▸ **INPUT MATERIAL**

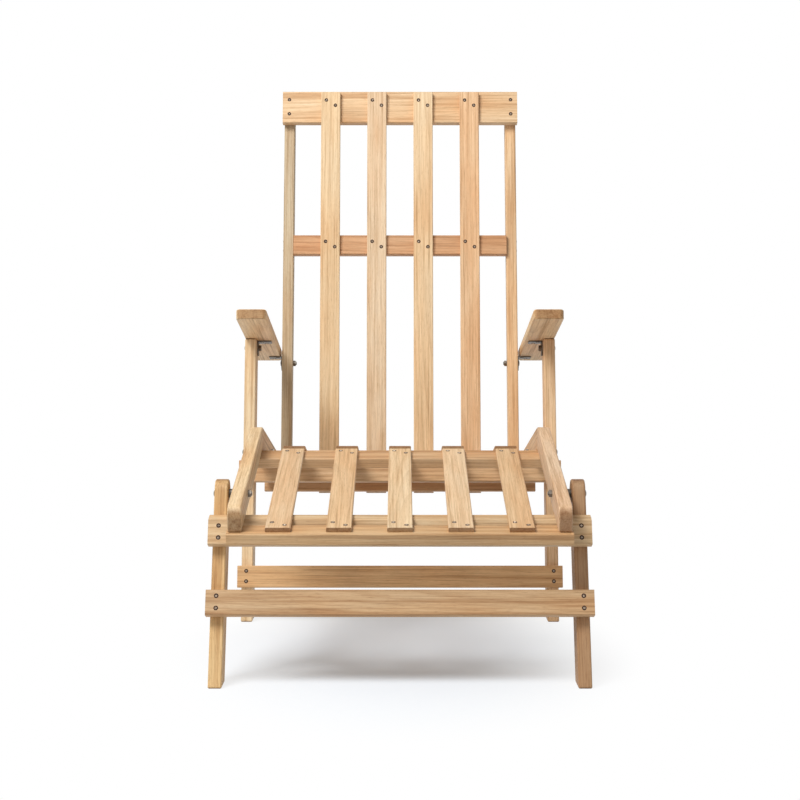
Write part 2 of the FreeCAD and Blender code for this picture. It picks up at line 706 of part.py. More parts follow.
group("armrest_front_nuts", both_sides([hexagon(arm_front_pivot, arm_nut_x, arm_nut_x + NUT_THICKNESS)]))
group(
    "armrest_rear_bolts",
    both_sides([bolt(arm_rear_pivot, rear_head_x, long_tail_x, LOW_HEAD_RADIUS, LOW_HEAD_HEIGHT)]),
)
group("armrest_rear_nuts", both_sides([hexagon(arm_rear_pivot, back_nut_x, back_rail_inner)]))


# The origin lies on the floor under the middle of the chair's width and depth.

def place_on_origin():
    lows = [shape.BoundBox.YMin for shape in parts.values()]
    highs = [shape.BoundBox.YMax for shape in parts.values()]
    return FreeCAD.Vector(0.0, -(min(lows) + max(highs)) / 2.0, 0.0)


origin_shift = place_on_origin()
os.makedirs("parts", exist_ok=True)
for name, shape in parts.items():
    shape.translate(origin_shift)
    shape.exportStep("parts/%s.step" % name)

for label, pivot in (
    ("front pivot", front_pivot),
    ("rear pivot", rear_pivot),
    ("back pivot", back_pivot),
    ("armrest front pivot", arm_front_pivot),
    ("armrest rear pivot", arm_rear_pivot),
):
    moved = pivot + origin_shift
    print("%s at y %.3f, z %.3f" % (label, moved.y, moved.z))
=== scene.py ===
import math
import bpy
import numpy as np
from mathutils import Matrix, Vector


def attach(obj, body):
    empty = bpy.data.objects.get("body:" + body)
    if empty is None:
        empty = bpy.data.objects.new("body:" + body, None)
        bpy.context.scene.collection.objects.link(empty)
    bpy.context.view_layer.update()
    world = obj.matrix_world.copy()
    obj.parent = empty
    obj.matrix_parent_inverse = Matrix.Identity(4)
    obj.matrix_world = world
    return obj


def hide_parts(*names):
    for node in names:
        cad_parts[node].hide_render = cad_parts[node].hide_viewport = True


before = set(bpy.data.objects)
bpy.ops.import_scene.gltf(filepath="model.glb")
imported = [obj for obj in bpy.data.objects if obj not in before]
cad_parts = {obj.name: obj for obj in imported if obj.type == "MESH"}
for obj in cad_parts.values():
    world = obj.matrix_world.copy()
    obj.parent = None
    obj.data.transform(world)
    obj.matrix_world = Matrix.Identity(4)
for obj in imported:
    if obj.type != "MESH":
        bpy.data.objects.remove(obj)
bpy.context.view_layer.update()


# Seat side rails: two teak boards a side, mitred and glued at the knee, with every leg hinged to them.
# Planed, sanded and lightly oiled; the grain runs with each board, and the rounded ends show end grain.

SAME_PLACE_DIGITS = 6


def corner_points(node):
    """The corner points of a CAD node's mesh, one row each."""
    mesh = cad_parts[node].data
    points = np.empty(len(mesh.vertices) * 3)
    mesh.vertices.foreach_get("co", points)
    return points.reshape(-1, 3)


def board_axes(node):
    """Middle, grain direction, width direction and thickness direction of a board, longest side first."""
    points = np.unique(corner_points(node).round(SAME_PLACE_DIGITS), axis=0)
    middle = (points.min(0) + points.max(0)) / 2.0
    axes = np.linalg.svd(points - points.mean(0), full_matrices=False)[2]
    reach = (points - middle) @ axes.T
    middle = middle + ((reach.min(0) + reach.max(0)) / 2.0) @ axes
    return Vector(middle), Vector(axes[0]), Vector(axes[1]), Vector(axes[2])


def shade(tree, kind, inputs=None, **settings):
    """A shader node with its settings, and its inputs given as numbers or as sockets to link from."""
    node = tree.nodes.new(kind)
    for name, value in settings.items():
        setattr(node, name, value)
    for key, value in (inputs or {}).items():
        if isinstance(value, bpy.types.NodeSocket):
            tree.links.new(value, node.inputs[key])
        else:
            node.inputs[key].default_value = value
    return node


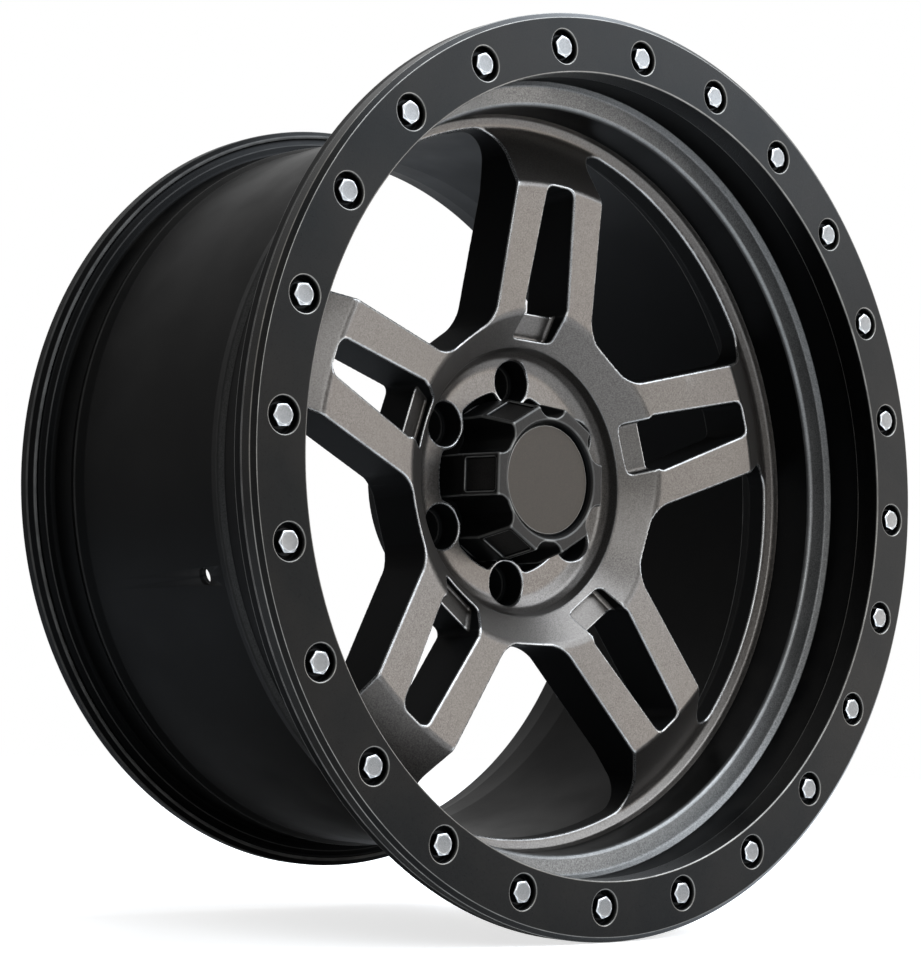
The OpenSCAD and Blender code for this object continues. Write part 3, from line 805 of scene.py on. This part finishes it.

▸ **EXERCISE**
Each record must be repeated exactly as it is.

▸ **TASK RESULT**
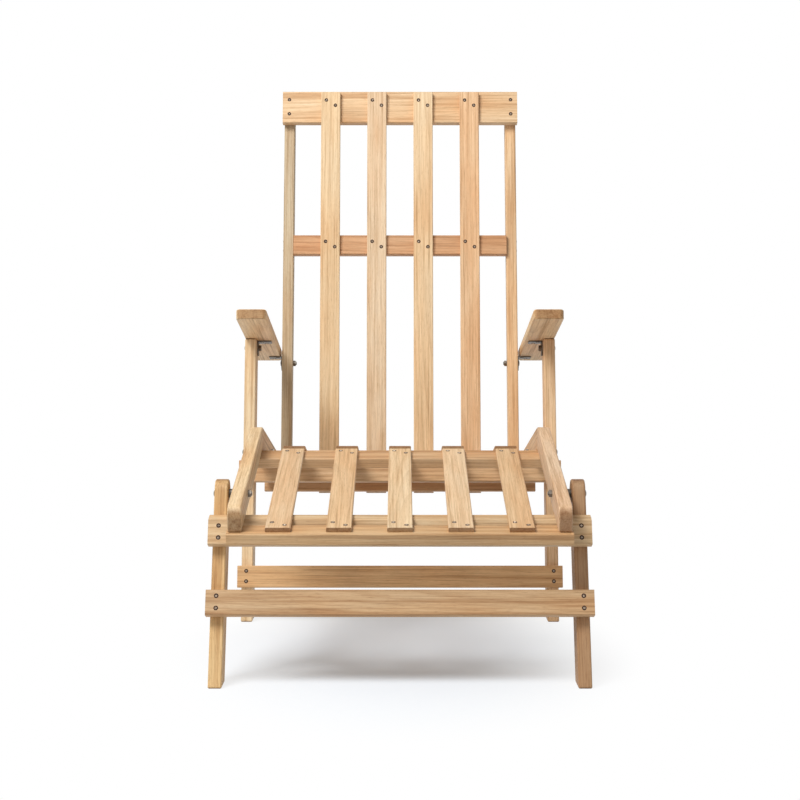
Write part 2 of the FreeCAD and Blender code for this picture. It picks up at line 706 of part.py. More parts follow.
group("armrest_front_nuts", both_sides([hexagon(arm_front_pivot, arm_nut_x, arm_nut_x + NUT_THICKNESS)]))
group(
    "armrest_rear_bolts",
    both_sides([bolt(arm_rear_pivot, rear_head_x, long_tail_x, LOW_HEAD_RADIUS, LOW_HEAD_HEIGHT)]),
)
group("armrest_rear_nuts", both_sides([hexagon(arm_rear_pivot, back_nut_x, back_rail_inner)]))


# The origin lies on the floor under the middle of the chair's width and depth.

def place_on_origin():
    lows = [shape.BoundBox.YMin for shape in parts.values()]
    highs = [shape.BoundBox.YMax for shape in parts.values()]
    return FreeCAD.Vector(0.0, -(min(lows) + max(highs)) / 2.0, 0.0)


origin_shift = place_on_origin()
os.makedirs("parts", exist_ok=True)
for name, shape in parts.items():
    shape.translate(origin_shift)
    shape.exportStep("parts/%s.step" % name)

for label, pivot in (
    ("front pivot", front_pivot),
    ("rear pivot", rear_pivot),
    ("back pivot", back_pivot),
    ("armrest front pivot", arm_front_pivot),
    ("armrest rear pivot", arm_rear_pivot),
):
    moved = pivot + origin_shift
    print("%s at y %.3f, z %.3f" % (label, moved.y, moved.z))
=== scene.py ===
import math
import bpy
import numpy as np
from mathutils import Matrix, Vector


def attach(obj, body):
    empty = bpy.data.objects.get("body:" + body)
    if empty is None:
        empty = bpy.data.objects.new("body:" + body, None)
        bpy.context.scene.collection.objects.link(empty)
    bpy.context.view_layer.update()
    world = obj.matrix_world.copy()
    obj.parent = empty
    obj.matrix_parent_inverse = Matrix.Identity(4)
    obj.matrix_world = world
    return obj


def hide_parts(*names):
    for node in names:
        cad_parts[node].hide_render = cad_parts[node].hide_viewport = True


before = set(bpy.data.objects)
bpy.ops.import_scene.gltf(filepath="model.glb")
imported = [obj for obj in bpy.data.objects if obj not in before]
cad_parts = {obj.name: obj for obj in imported if obj.type == "MESH"}
for obj in cad_parts.values():
    world = obj.matrix_world.copy()
    obj.parent = None
    obj.data.transform(world)
    obj.matrix_world = Matrix.Identity(4)
for obj in imported:
    if obj.type != "MESH":
        bpy.data.objects.remove(obj)
bpy.context.view_layer.update()


# Seat side rails: two teak boards a side, mitred and glued at the knee, with every leg hinged to them.
# Planed, sanded and lightly oiled; the grain runs with each board, and the rounded ends show end grain.

SAME_PLACE_DIGITS = 6


def corner_points(node):
    """The corner points of a CAD node's mesh, one row each."""
    mesh = cad_parts[node].data
    points = np.empty(len(mesh.vertices) * 3)
    mesh.vertices.foreach_get("co", points)
    return points.reshape(-1, 3)


def board_axes(node):
    """Middle, grain direction, width direction and thickness direction of a board, longest side first."""
    points = np.unique(corner_points(node).round(SAME_PLACE_DIGITS), axis=0)
    middle = (points.min(0) + points.max(0)) / 2.0
    axes = np.linalg.svd(points - points.mean(0), full_matrices=False)[2]
    reach = (points - middle) @ axes.T
    middle = middle + ((reach.min(0) + reach.max(0)) / 2.0) @ axes
    return Vector(middle), Vector(axes[0]), Vector(axes[1]), Vector(axes[2])


def shade(tree, kind, inputs=None, **settings):
    """A shader node with its settings, and its inputs given as numbers or as sockets to link from."""
    node = tree.nodes.new(kind)
    for name, value in settings.items():
        setattr(node, name, value)
    for key, value in (inputs or {}).items():
        if isinstance(value, bpy.types.NodeSocket):
            tree.links.new(value, node.inputs[key])
        else:
            node.inputs[key].default_value = value
    return node


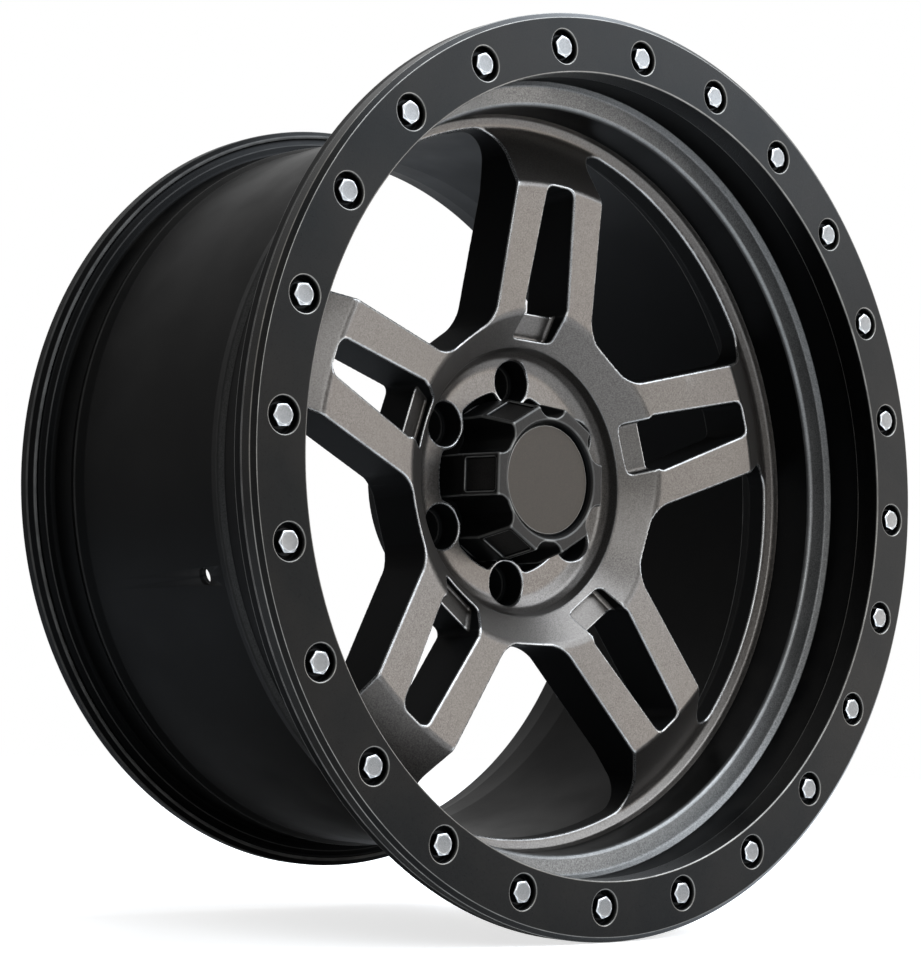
The OpenSCAD and Blender code for this object continues. Write part 3, from line 805 of scene.py on. This part finishes it.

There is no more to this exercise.